Among different measures and priority areas, this plan will see a 10% reduction in glass though light-weighting measure as well as cutting freight emissions by increasing the use of boats instead of planes (to the US, China and Far East) and trains instead of trucks (to Northern Europe).
More environmentally friendly winemaking practices are also a key area of evolution, although there is no doubt these are proving a challenge in the short term – lighting candles, burning wood braziers, using wind machines or electric heating wires, or spraying with water comes at a cost, both financial and environmental.

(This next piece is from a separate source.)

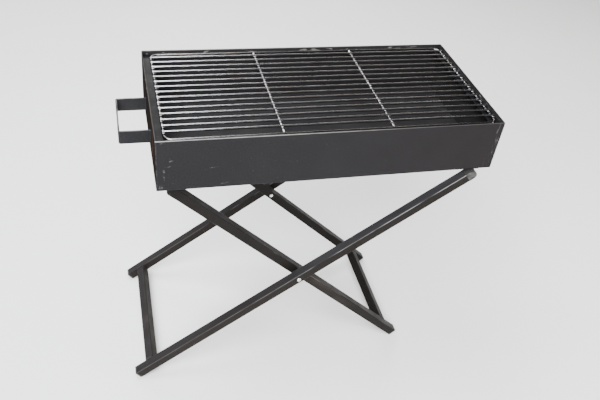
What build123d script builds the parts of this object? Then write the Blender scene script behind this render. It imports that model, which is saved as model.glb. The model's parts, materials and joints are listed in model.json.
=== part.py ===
from build123d import *
from math import cos, degrees, radians, sin
import os

os.makedirs("parts", exist_ok=True)

# Folding charcoal grill: an open sheet-steel firebox on a scissor stand of square tube.
# +X runs from the handle end to the plain end, -Y is the front, +Z is up.
# The origin is on the floor, midway between the leftmost and the rightmost point.

# Firebox sheet
box_length = 624.0
box_depth = 300.0
box_height = 102.0
sheet = 1.5
bend_radius = 2.2

# Square tube of the stand
tube = 19.0
tube_wall = 1.5
tube_corner = 1.8

# Outer frame: its feet stand at the left, its noses press up under the right end
outer_angle = 37.0
outer_foot_reach = 407.5
outer_nose_reach = 396.0
outer_width = 307.6
outer_bar_reach = 370.5

# Inner frame: its top turns on the hinge rod at the left, its feet stand at the right
inner_angle = 43.4
hinge_from_left = 28.0
hinge_drop = 19.5
inner_bar_reach = 313.5
frame_gap = 4.2

# Leg ends
nose_length = 19.0
spigot_length = 14.0
spigot_play = 0.1
plug_head = 3.0
nose_rounding = 1.2

# Scissor rivets and hinge
rivet_radius = 3.0
rivet_head_radius = 4.2
rivet_head_height = 2.4
rivet_head_rounding = 1.9
running_play = 0.06
washer_radius = 8.0
washer_play = 0.2
hinge_rod_radius = 5.0
lug_thickness = 3.0
lug_radius = 11.0
lug_spread = 92.0
lug_flange = 20.0
rest_bar_width = 25.0
rest_bar_thickness = 4.0
rest_bar_inset = 4.5
rest_bar_chamfer = 0.8
rest_gap = 0.35

# Handle strap
handle_reach = 55.0
handle_span = 107.0
handle_drop = 5.5
strap_height = 25.0
strap_thickness = 3.0
strap_bend = 3.0

# Grid ledges and cooking grid
ledge_leg = 20.0
ledge_thickness = 2.0
ledge_drop = 8.0
ledge_end_play = 0.4
frame_wire = 5.0
long_wire = 4.0
grid_half_length = 298.0
grid_shift = 2.5
grid_gap = 0.3
long_wire_count = 15
wire_pitch = 17.4
grid_corner = 12.0
wire_end_chamfer = 0.4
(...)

“It’s very difficult because we don’t have a magic solution to efficiently protect our production against strong climate accidents like frost without impact on our emissions of greenhouse gases,” Dufour admits. The technology has become more efficient however, with new generation of wind machines and in the meantime, winegrowers are tweaking their practices to minimise the risks of frosts.
An example of this is where growers choose to prune their more precocious plots at a later stage in the season to delay the onset of buds and thereby minimise the danger of being hit by a late frost. Other measures include using grass cover in the vineyard to raise the ground temperature (with sheep to crop the grass) and leaving more leaves on the vines to protect the bunches from the sun – all of which has seen positive results in real vineyards over the last few years.
“I’m sure the future is not in monoculture but in polyculture,” Dufour nods. “It’s very challenging as it is very different to what we do today… but it will be necessary and better for the biodiversity and the environment.”